The Court of Appeal disagreed with Mountain West. Defending its own named insured did not extinguish the separate duty to defend that Mountain West owed to Jacobsen as its additional insured. Further, although coverage might have been limited to claims “arising out of” Teton’s work, because Mountain West had failed to participate in the actual defense of Jacobsen, the burden was on Mountain West to show that the claims settled were not covered under the policy.
The Court of Appeal noted that the term “arising out of” was consistently given a broad interpretation, and that all that needed to be shown was a “minimal causal connection or incidental relationship.” Here, the trial court had made a determination that the siding and roofing related settlements were causally connected to the framer’s work, and although Mountain West offered some evidence contradicting this connection, that did not negate the trial court’s findings. Mountain West did not carry its burden of showing any limitation on coverage.

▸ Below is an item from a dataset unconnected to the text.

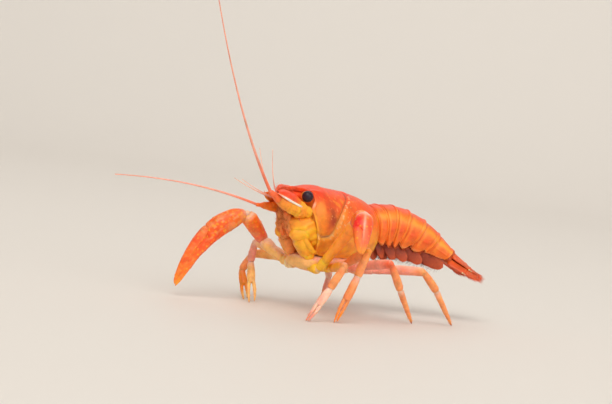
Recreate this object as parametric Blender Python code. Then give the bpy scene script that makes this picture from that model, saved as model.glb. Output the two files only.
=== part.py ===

The Court of Appeal also upheld the trial court’s apportionment of liability at 43% on Mountain West, but struck down the prejudgment interest. Because the trial court had been asked to arrive at an apportionment, the amount in dispute was undetermined prior to trial, and did not warrant an award of interest. The judgment was affirmed in all other respects.
This case affirms the prior ruling of Safeco, and makes clear that where a carrier disputes coverage for the additional insured and does not participate in its defense, it will then carry the burden of showing that there is no actual coverage for any claims when faced with a contribution claim. A wiser path may be to reach an agreement to participate in the defense, without waiving any right to dispute actual coverage.